Banyak orang yang enggan belajar Bahasa Inggris karena merasa terlalu tua untuk dapat menguasai bahasa tersebut. Namun menurut saya, modal utama untuk berbicara bahasa Inggris dengan baik bukanlah usia seseorang, namuan sebesar apa tekad seseorang untuk belajar. Adapun sisi crucial yang harus kita kuasai terlebih dahulu adalah perbendaharaan kata dalam suatu bahasa, atau yang lebih dikenal dengan kosakata. Pengetahuan kosakata dalam bahasa Inggris merupakan modal utama dalam mempelajari bahasa ini. Kosakata adalah hal terpenting dalam mempelajari suatu bahasa. Seseorang yang ingin belajar bahasa baru perlu mendalami pengetahuan tentang kosakata untuk bisa berbicara dengan lancar.
Mempelajari kosakata bukanlah hal yang sulit. Siapa saja bisa mempelajarinya dengan cepat asalkan setelah dipelajari, kosakata harus digunakan sesering mungkin. Kosakata seyogianya diperkenalkan atau diajarkan sejak anak usia dini. Namun, tidak ada kata terlambat bagi siapa saja yang ingin mempelajarinya pada usia berapun.
Saat kita betanya “Kapankah saat yang paling tepat untuk belajar Bahasa Inggris?” Sekaranglah saatnya. Jika kita merasa malu atau gugup saat berbicara Bahasa Inggris, itu bukan salah kita.

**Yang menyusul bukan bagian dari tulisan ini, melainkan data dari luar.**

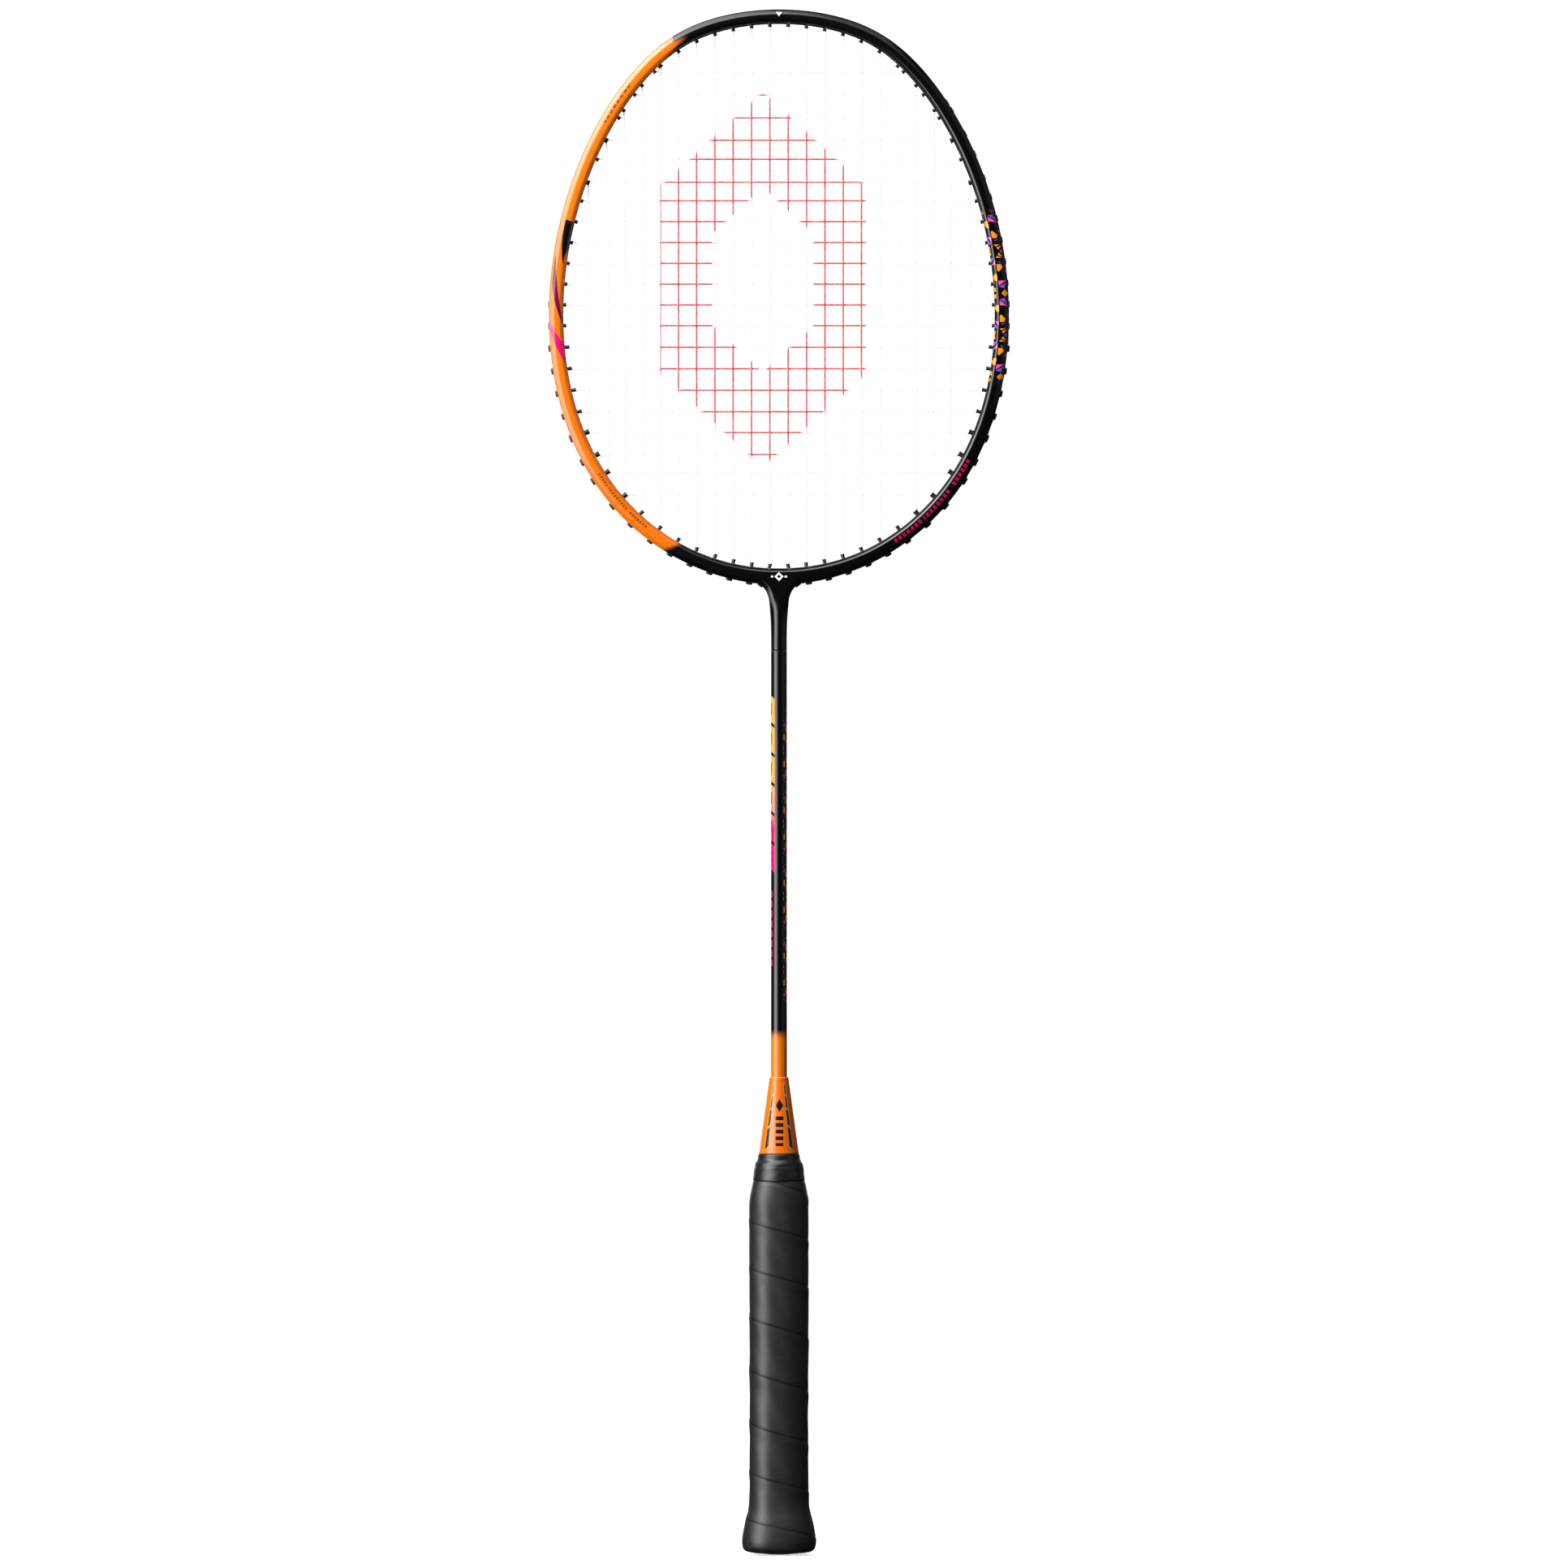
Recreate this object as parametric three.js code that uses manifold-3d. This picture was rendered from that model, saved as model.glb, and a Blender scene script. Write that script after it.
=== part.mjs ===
// A badminton racket, strung, in millimetres.
// Z runs up the shaft from the butt's end face to the top of the head, X across the face of the
// head, and -Y is the front. The origin is the centre of the butt's end face.
import * as THREE from "three";
import { mergeVertices } from "three/addons/utils/BufferGeometryUtils.js";
import Module from "manifold-3d";

const wasm = await Module();
wasm.setup();

// ---- Driving dimensions ----

// The head's outer edge is given by the distance h(a) from HEAD_Z to the tangent that faces the
// angle a from the top: HEAD_R plus HEAD_WAVES[n] cos(n a). A parallel curve is the same with a
// smaller HEAD_R.
const HEAD_Z = 548.9;
const HEAD_R = 114.36;
const HEAD_WAVES = { 2: 12.68, 3: 1.31, 4: -1.26, 5: -0.79, 6: -0.13, 7: -0.07 };

// The hoop is a hollow carbon tube of this section. Its outer face holds the string groove over
// the upper half.
const HOOP_WIDTH = 6.4;
const THROAT_SWELL = 0.8; // extra width at the throat
const SWELL_FROM = 148; // degrees from the top
const HOOP_DEPTH = 10.5;
const HOOP_WALL = 1.1;
const GROOVE_DEPTH = 1.7;
const GROOVE_FLOOR = 1.75; // half width
const GROOVE_RIM = 2.5; // half width
const GROOVE_END = 92.4; // degrees from the top
const GROOVE_FADE = 1.4; // degrees
const HOOP_STEP = 6; // degrees

// The neck blends the hoop into the shaft.
const NECK_BOTTOM = 395;
const NECK_PROFILE = [
  // height, half width
  [395, 3.52],
  [402.5, 3.6],
  [408, 3.75],
  [413.3, 4.15],
  [417.6, 4.7],
  [420, 5.3],
  [422.2, 6.6],
  [423.7, 8.8],
  [426, 13],
];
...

Jika kita melakukan kesalahan dalam berbahasa Inggris, itupun bukan suatu kesalahan. Mengapa? Karena Native Speaker saja sering membuat kesalahan dalam pronunciation (pengucapan) maupun grammar. Cara mengatasi hal-hal seperti ini sepele saja, yaitu dengan percaya diri yang tinggi serta penguasaan perbendaharaan kata.